A Democracia da Terra baseia-se na aqueles que pagam o preço por terem voz, e aqueles que carregam uma responsabilidade por terem direitos. Isso cria uma democracia direta ou básica. Por um lado, implica o deslocamento descendente das decisões, indo das instituições globais e dos governos centralizados para as comunidades locais. Por outro, implica uma mudança na nossa interpretação de soberania. Portanto, a Democracia da Terra transfere a constelação de poder das corporações para as pessoas, e desse modo, reequilibra o papel e as funções do Estado, que vem se tornando cada vez mais antidemocrático.

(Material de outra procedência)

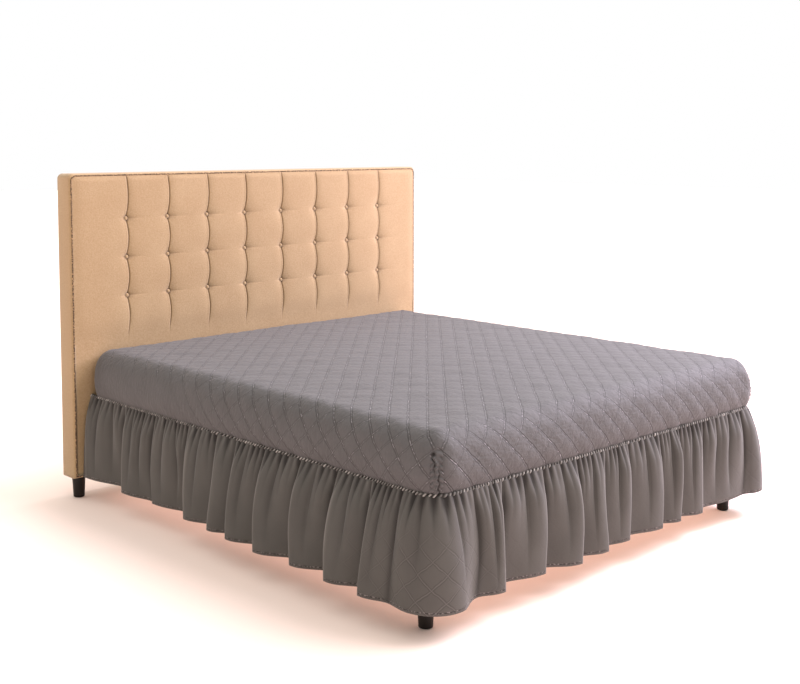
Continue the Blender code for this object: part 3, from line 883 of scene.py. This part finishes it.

A Democracia da Terra tem a ver com a vida, com direito natural às condições de estar vivo. Trata-se da vida cotidiana das decisões e liberdades relacionadas ao dia a dia – a comida que comemos, as roupas que vestimos, água que bebemos. Não se trata apenas de eleições e do ato de votar. É uma democracia permanentemente vibrante. Combina democracia econômica com as democracias política e ecológica. Ela gera economia, políticas e identidades positivas. Também cria segurança e, assim, condições para a paz.  

Ela oferece potencial para mudar a maneira como o governo, organizações e corporações intergovernamentais operam. Cria um novo paradigma para a governança global, enquanto dá poder as comunidades locais. Também cria a possibilidade de fortalecimento da segurança ecológica, à medida que aprimora a segurança econômica. Com base nas seguranças ecológica e econômica, ela torna as sociedades imunes ao vírus do ódio e do medo. A Democracia da Terra oferece uma nova maneira de ver as coisas, na qual algo não está em guerra como com todo o resto, mas por meio da qual podemos cooperar para a criação da paz, da sustentabilidade e da justiça.